__Given instruction__.
Transcribe word for word only the span whose first line is the one with "bpy.context.scene.collection.children.link(collection)" and whose last line is the one with "depsgraph = bpy.context.evaluated_depsgraph_get()"; both of those lines belong to it.
-- begin Information provided --
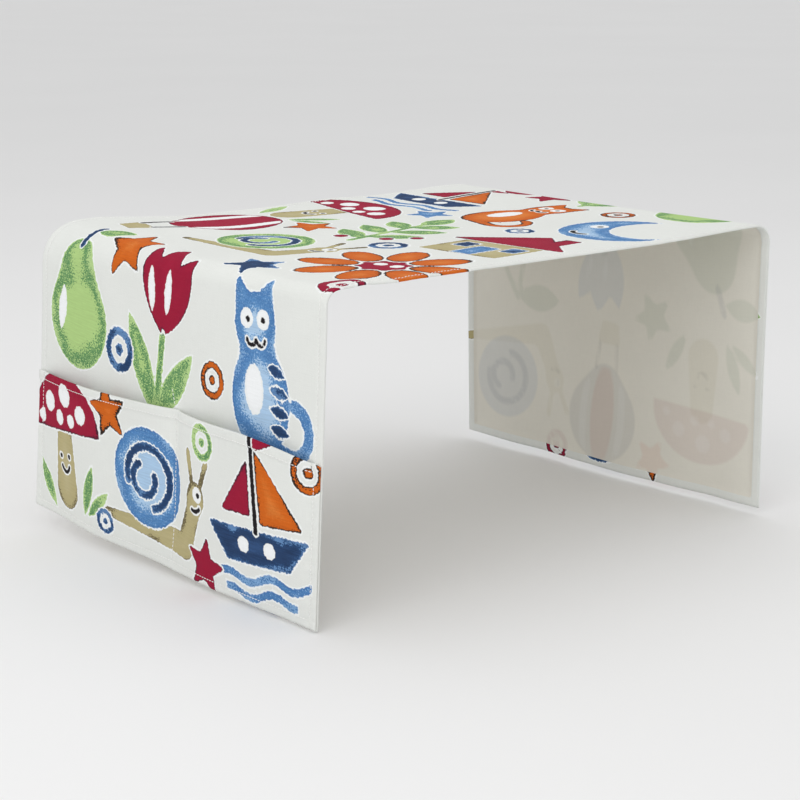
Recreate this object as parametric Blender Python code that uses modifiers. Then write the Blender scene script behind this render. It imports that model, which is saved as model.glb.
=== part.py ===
"""Microwave cover: one printed cloth panel that lies flat on top and hangs down at both ends, with a
divided pocket panel sewn to the outside of its left end.

The panel is drawn as it hangs over the box that it is made for, which isn't modelled. The origin is the
middle of the underside of the cloth's flat top, +X runs to the right end, +Y to the back and +Z up, in
metres.
"""

import math

import bmesh
import bpy

# Sizes of the box that the cover is made for, and of the cloth
COVERED_WIDTH = 0.500
COVER_WIDTH = 0.390
CLOTH = 0.0015
POCKET_CLOTH = 0.0012
SEAM_GAP = 0.0004

# How the cloth hangs at its front edge, its middle and its back edge, a row for each. bend is the radius
# of the outer face where the cloth turns down, lift is how far the top stands clear of the box beside
# that bend, out_top and out_hem are how far the hanging end stands out from the box's side at its bend
# and at its hem, hem is the hem's height below the top, and skew is how far the hem has swung to the back.
END_COLUMNS = ("bend", "lift", "out_top", "out_hem", "hem", "skew")
LEFT_END = (
    (0.012, 0.000, 0.009, 0.010, -0.2655, 0.012),
    (0.018, 0.002, 0.009, 0.012, -0.2590, 0.011),
    (0.036, 0.007, 0.008, 0.015, -0.2450, 0.011),
)
RIGHT_END = (
    (0.018, 0.003, 0.003, 0.009, -0.2595, 0.004),
    (0.018, 0.002, 0.003, 0.010, -0.2600, 0.004),
    (0.020, 0.003, 0.004, 0.012, -0.2570, 0.004),
)
FLARE_POWER = 1.6
LIFT_REACH = 0.140

# Soft folds of the hanging ends: where each is across the cloth, from 0 at the front edge to 1 at the
# back one, how wide it is as a share of the width, and how far it stands out at the hem
LEFT_FOLDS = (
    {"across": 0.10, "width": 0.10, "out": -0.0012},
    {"across": 0.34, "width": 0.13, "out": 0.0016},
    {"across": 0.55, "width": 0.12, "out": -0.0015},
    {"across": 0.76, "width": 0.14, "out": 0.0026},
    {"across": 0.93, "width": 0.10, "out": -0.0012},
)
RIGHT_FOLDS = (
    {"across": 0.16, "width": 0.11, "out": 0.0022},
    {"across": 0.44, "width": 0.14, "out": -0.0018},
    {"across": 0.72, "width": 0.12, "out": 0.0030},
)
FOLD_POWER = 1.3

# Low rises of the top, where the cloth doesn't quite touch: place, reach and height. They fade out over
# the margin beside each bend.
RISE_MARGIN = 0.030
TOP_RISES = (
    {"x": -0.226, "across": 0.00, "reach_x": 0.022, "reach_across": 0.12, "height": 0.0014},
    {"x": 0.060, "across": 1.00, "reach_x": 0.090, "reach_across": 0.25, "height": 0.0016},
    {"x": -0.070, "across": 0.72, "reach_x": 0.060, "reach_across": 0.22, "height": 0.0010},
    {"x": 0.150, "across": 0.45, "reach_x": 0.080, "reach_across": 0.20, "height": 0.0009},
)

# The pocket panel: height of its top edge below the cover's top, how far that edge has dropped at the
# front, the shares of the width that its seams take at the sides and on each side of the divider, how far
# each pocket's mouth stands open, and how fast it opens from its seams and its hem (a smaller power opens
# faster)
POCKET_TOP = -0.1215
POCKET_TOP_DROP = 0.0125
POCKET_DROP_REACH = 0.24
POCKET_DROP_POWER = 1.5
POCKET_HEM_INSET = 0.0008
POCKET_DIVIDER = 0.472
SIDE_SEAM = 0.025
DIVIDER_SEAM = 0.0125
MOUTH_OPEN = 0.0105
MOUTH_ROUNDNESS = 0.60
MOUTH_TAPER = 0.65

# Mesh steps: along each span of the section, and across the cloth
FLAP_STEPS = 10
BEND_STEPS = 6
TOP_STEPS = 26
ACROSS_STEPS = 36
POCKET_STEPS = 9
SPANS = (FLAP_STEPS, BEND_STEPS, TOP_STEPS, BEND_STEPS, FLAP_STEPS)

SHARP_ANGLE = math.radians(50)
CLOTH_COLOUR = (0.80, 0.79, 0.74, 1.0)
CLOTH_ROUGHNESS = 0.92


def between(rows, across):
    """The values of a table of three rows at a place across the cloth, on a smooth curve through them."""
    values = {}
    for name, front, middle, back in zip(END_COLUMNS, *rows):
        slope = 4 * middle - 3 * front - back
        curve = 2 * front + 2 * back - 4 * middle
        values[name] = front + slope * across + curve * across**2
    return values


def hump(distance, reach):
    """A rounded rise that is 1 at its middle and 0 from its reach outwards."""
    if abs(distance) >= reach:
        return 0.0
    return 0.5 * (1 + math.cos(math.pi * distance / reach))


def folds_at(folds, across):
    """How far the soft folds stand out at the hem, at a place across the cloth."""
    return sum(fold["out"] * hump(across - fold["across"], fold["width"]) for fold in folds)


def flap_point(end, folds, drop_share, across):
    """A point of a hanging end, as its distance out from the box's side, its y and its z.

    drop_share is 0 at the bend and 1 at the hem. The end leaves the bend straight down and flares
    out by a power of the drop, and the folds grow towards the hem.
    """
    bend_z = end["lift"] + CLOTH - end["bend"]
    out = end["out_top"] + (end["out_hem"] - end["out_top"]) * drop_share**FLARE_POWER
    out += folds_at(folds, across) * drop_share**FOLD_POWER
    y = COVER_WIDTH * (across - 0.5) + end["skew"] * drop_share
    z = bend_z + (end["hem"] - bend_z) * drop_share
    return out, y, z


def top_height(x, across, left, right):
    """Height of the cloth's outer face on its flat top: the lifts beside the bends and the low rises."""
    left_start = -COVERED_WIDTH / 2 - left["out_top"] + left["bend"]
    right_start = COVERED_WIDTH / 2 + right["out_top"] - right["bend"]
    height = CLOTH
    height += left["lift"] * hump(x - left_start, LIFT_REACH)
    height += right["lift"] * hump(right_start - x, LIFT_REACH)
    fade = max(0.0, min(1.0, (x - left_start) / RISE_MARGIN, (right_start - x) / RISE_MARGIN))
    for rise in TOP_RISES:
        share = hump(x - rise["x"], rise["reach_x"]) * hump(across - rise["across"], rise["reach_across"])
        height += rise["height"] * share * fade
    return height


def cover_point(span, share, across):
    """A point of the cover's outer face.

    span counts the parts of the section from the left hem to the right one: left end, left bend,
    top, right bend, right end. share runs from 0 to 1 along that span.
    """
    left = between(LEFT_END, across)
    right = between(RIGHT_END, across)
    half = COVERED_WIDTH / 2
    y = COVER_WIDTH * (across - 0.5)
    if span == 0:
        out, y, z = flap_point(left, LEFT_FOLDS, 1 - share, across)
        return -half - out, y, z
    if span == 1:
        turn = share * math.pi / 2
        x = -half - left["out_top"] + left["bend"] * (1 - math.cos(turn))
        return x, y, left["lift"] + CLOTH - left["bend"] * (1 - math.sin(turn))
    if span == 2:
        start = -half - left["out_top"] + left["bend"]
        end = half + right["out_top"] - right["bend"]
        x = start + (end - start) * share
        return x, y, top_height(x, across, left, right)
    if span == 3:
        turn = (1 - share) * math.pi / 2
        x = half + right["out_top"] - right["bend"] * (1 - math.cos(turn))
        return x, y, right["lift"] + CLOTH - right["bend"] * (1 - math.sin(turn))
    out, y, z = flap_point(right, RIGHT_FOLDS, share, across)
    return half + out, y, z


def pocket_top(across):
    """Height of the pocket panel's top edge, which droops towards the front."""
    near_front = max(0.0, 1 - across / POCKET_DROP_REACH)
    return POCKET_TOP - POCKET_TOP_DROP * near_front**POCKET_DROP_POWER


def pocket_gap(across, rise):
    """How far the pocket panel's inner face stands off the cover.

    It lies on the cover along its side seams, its hem and the divider, and opens towards the mouth.
    """
    if across <= POCKET_DIVIDER:
        low, high = SIDE_SEAM, POCKET_DIVIDER - DIVIDER_SEAM
    else:
        low, high = POCKET_DIVIDER + DIVIDER_SEAM, 1 - SIDE_SEAM
    share = (across - low) / (high - low)
    if share <= 0 or share >= 1:
        return SEAM_GAP
    return SEAM_GAP + MOUTH_OPEN * math.sin(math.pi * share) ** MOUTH_ROUNDNESS * rise**MOUTH_TAPER


def pocket_point(rise, across):
    """A point of the pocket panel's inner face. rise is 0 at its hem and 1 at its top edge."""
    left = between(LEFT_END, across)
    bend_z = left["lift"] + CLOTH - left["bend"]
    low = left["hem"] + POCKET_HEM_INSET
    z = low + (pocket_top(across) - low) * rise
    drop_share = (z - bend_z) / (left["hem"] - bend_z)
    out, y, z = flap_point(left, LEFT_FOLDS, drop_share, across)
    return -COVERED_WIDTH / 2 - out - pocket_gap(across, rise), y, z


def cloth_material(name):
    """Printed cotton and linen canvas, plain here: its off-white ground and its dull face."""
    material = bpy.data.materials.new(name)
    material.use_nodes = True
    shader = material.node_tree.nodes["Principled BSDF"]
    shader.inputs["Base Color"].default_value = CLOTH_COLOUR
    shader.inputs["Roughness"].default_value = CLOTH_ROUGHNESS
    shader.inputs["Metallic"].default_value = 0.0
    material.diffuse_color = CLOTH_COLOUR
    return material


def cloth_sheet(name, collection, steps_along, steps_across, place, thickness, offset):
    """A grid whose points are put in place by a function of its two counts, made solid by Solidify."""
    mesh = bpy.data.meshes.new(name)
    grid = bmesh.new()
    bmesh.ops.create_grid(grid, x_segments=steps_along, y_segments=steps_across, size=0.5)
    for vert in grid.verts:
        along = round((vert.co.x + 0.5) * steps_along)
        across = round((vert.co.y + 0.5) * steps_across)
        vert.co = place(along, across / steps_across)
    grid.to_mesh(mesh)
    grid.free()
    sheet = bpy.data.objects.new(name, mesh)
    collection.objects.link(sheet)
    sheet.data.materials.append(cloth_material(name + " cloth"))
    solid = sheet.modifiers.new("Thickness", "SOLIDIFY")
    solid.thickness = thickness
    solid.offset = offset
    mesh.shade_smooth()
    mesh.set_sharp_from_angle(angle=SHARP_ANGLE)
    return sheet


def cover_panel(collection):
    """The long panel with its hems: over the top and down both ends in one piece of cloth."""

    def place(along, across):
        span = 0
        while span < len(SPANS) - 1 and along >= SPANS[span]:
            along -= SPANS[span]
            span += 1
        return cover_point(span, along / SPANS[span], across)

    return cloth_sheet("cover_panel", collection, sum(SPANS), ACROSS_STEPS, place, CLOTH, -1.0)


def pocket_panel(collection):
    """The pocket panel, one piece of cloth that a seam down its middle divides into two pockets."""

    def place(along, across):
        return pocket_point(along / POCKET_STEPS, across)

    return cloth_sheet("pocket_panel", collection, POCKET_STEPS, ACROSS_STEPS, place, POCKET_CLOTH, 1.0)


def main():
    for old in list(bpy.data.objects):
        bpy.data.objects.remove(old, do_unlink=True)
    collection = bpy.data.collections.new("Microwave cover")
    bpy.context.scene.collection.children.link(collection)
    cover_panel(collection)
    pocket_panel(collection)


main()
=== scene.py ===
"""The looks of a printed canvas dust cover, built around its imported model.

One long panel of canvas lies flat on top and hangs down at both ends, and a short one on the outside of
its left end makes two pockets. Both are hemmed, sewn with white thread and printed with painted motifs.

A place on the cloth is a pair of millimetres: up, along the cloth from the left end's hem, and across,
from the front edge to the back one. Shapes in space are in metres.
"""

import math

import bpy
import numpy as np
from mathutils import Matrix, Vector


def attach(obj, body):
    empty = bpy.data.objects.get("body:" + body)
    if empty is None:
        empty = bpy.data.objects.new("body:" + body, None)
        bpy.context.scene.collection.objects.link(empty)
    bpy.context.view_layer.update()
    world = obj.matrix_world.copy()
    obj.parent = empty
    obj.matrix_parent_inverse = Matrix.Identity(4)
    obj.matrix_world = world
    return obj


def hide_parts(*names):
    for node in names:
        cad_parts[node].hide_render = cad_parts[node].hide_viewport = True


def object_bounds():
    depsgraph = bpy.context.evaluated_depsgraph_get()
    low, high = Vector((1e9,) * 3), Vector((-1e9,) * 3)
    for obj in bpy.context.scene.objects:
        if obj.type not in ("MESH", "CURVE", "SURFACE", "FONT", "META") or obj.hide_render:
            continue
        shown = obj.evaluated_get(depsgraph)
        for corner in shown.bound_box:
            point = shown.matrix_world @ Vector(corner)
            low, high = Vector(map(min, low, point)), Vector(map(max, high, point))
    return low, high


bl_info = {
    "name": "Printed Appliance Cover",
    "version": (1, 0, 0),
    "blender": (4, 5, 0),
    "location": "3D View > Sidebar > Cover",
    "description": "Builds a printed canvas cover with two pockets on its left end",
    "category": "Object",
}

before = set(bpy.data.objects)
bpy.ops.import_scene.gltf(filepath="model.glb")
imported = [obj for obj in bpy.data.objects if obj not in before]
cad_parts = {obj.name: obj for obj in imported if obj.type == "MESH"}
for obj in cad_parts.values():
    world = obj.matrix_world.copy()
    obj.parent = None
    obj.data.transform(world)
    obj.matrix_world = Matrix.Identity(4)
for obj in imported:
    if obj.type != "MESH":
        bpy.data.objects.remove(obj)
CAD_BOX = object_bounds()

# How the cloth hangs, in metres, as its solids do: a row each for the front edge, the middle and the back
# edge. bend is the radius of the turn, lift how far the top stands clear beside it, out_top and out_hem
# how far the end stands out at its bend and its hem, hem the hem's height and skew its swing to the back.
COVERED_WIDTH = 0.500
FACE_HEIGHT = 0.0015
END_COLUMNS = ("bend", "lift", "out_top", "out_hem", "hem", "skew")
LEFT_END = (
    (0.012, 0.000, 0.009, 0.010, -0.2655, 0.012),
    (0.018, 0.002, 0.009, 0.012, -0.2590, 0.011),
    (0.036, 0.007, 0.008, 0.015, -0.2450, 0.011),
)
RIGHT_END = (
    (0.018, 0.003, 0.003, 0.009, -0.2595, 0.004),
    (0.018, 0.002, 0.003, 0.010, -0.2600, 0.004),
    (0.020, 0.003, 0.004, 0.012, -0.2570, 0.004),
)
FLARE_POWER = 1.6
LIFT_REACH = 0.140

# Soft folds of the ends: place across (0 to 1), width as a share, and how far out they stand at the hem
LEFT_FOLDS = (
    (0.10, 0.10, -0.0012),
    (0.34, 0.13, 0.0016),
    (0.55, 0.12, -0.0015),
    (0.76, 0.14, 0.0026),
    (0.93, 0.10, -0.0012),
)
RIGHT_FOLDS = (
    (0.16, 0.11, 0.0022),
    (0.44, 0.14, -0.0018),
    (0.72, 0.12, 0.0030),
)
FOLD_POWER = 1.3

# Low rises of the top: x, place across, reach along x, reach across, height
RISE_MARGIN = 0.030
TOP_RISES = (
    (-0.226, 0.00, 0.022, 0.12, 0.0014),
    (0.060, 1.00, 0.090, 0.25, 0.0016),
    (-0.070, 0.72, 0.060, 0.22, 0.0010),
    (0.150, 0.45, 0.080, 0.20, 0.0009),
)

# The pocket panel, as its solid: top edge, its droop at the front, its seams and its two mouths
POCKET_TOP = -0.1215
POCKET_TOP_DROP = 0.0125
POCKET_DROP_REACH = 0.24
POCKET_DROP_POWER = 1.5
POCKET_HEM_INSET = 0.0008
POCKET_DIVIDER = 0.472
SIDE_SEAM = 0.025
DIVIDER_SEAM = 0.0125
SEAM_GAP = 0.0004
MOUTH_OPEN = 0.0105
MOUTH_ROUNDNESS = 0.60
MOUTH_TAPER = 0.65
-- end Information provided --
__Correct answer__.
    bpy.context.scene.collection.children.link(collection)
    cover_panel(collection)
    pocket_panel(collection)


main()
=== scene.py ===
"""The looks of a printed canvas dust cover, built around its imported model.

One long panel of canvas lies flat on top and hangs down at both ends, and a short one on the outside of
its left end makes two pockets. Both are hemmed, sewn with white thread and printed with painted motifs.

A place on the cloth is a pair of millimetres: up, along the cloth from the left end's hem, and across,
from the front edge to the back one. Shapes in space are in metres.
"""

import math

import bpy
import numpy as np
from mathutils import Matrix, Vector


def attach(obj, body):
    empty = bpy.data.objects.get("body:" + body)
    if empty is None:
        empty = bpy.data.objects.new("body:" + body, None)
        bpy.context.scene.collection.objects.link(empty)
    bpy.context.view_layer.update()
    world = obj.matrix_world.copy()
    obj.parent = empty
    obj.matrix_parent_inverse = Matrix.Identity(4)
    obj.matrix_world = world
    return obj


def hide_parts(*names):
    for node in names:
        cad_parts[node].hide_render = cad_parts[node].hide_viewport = True


def object_bounds():
    depsgraph = bpy.context.evaluated_depsgraph_get()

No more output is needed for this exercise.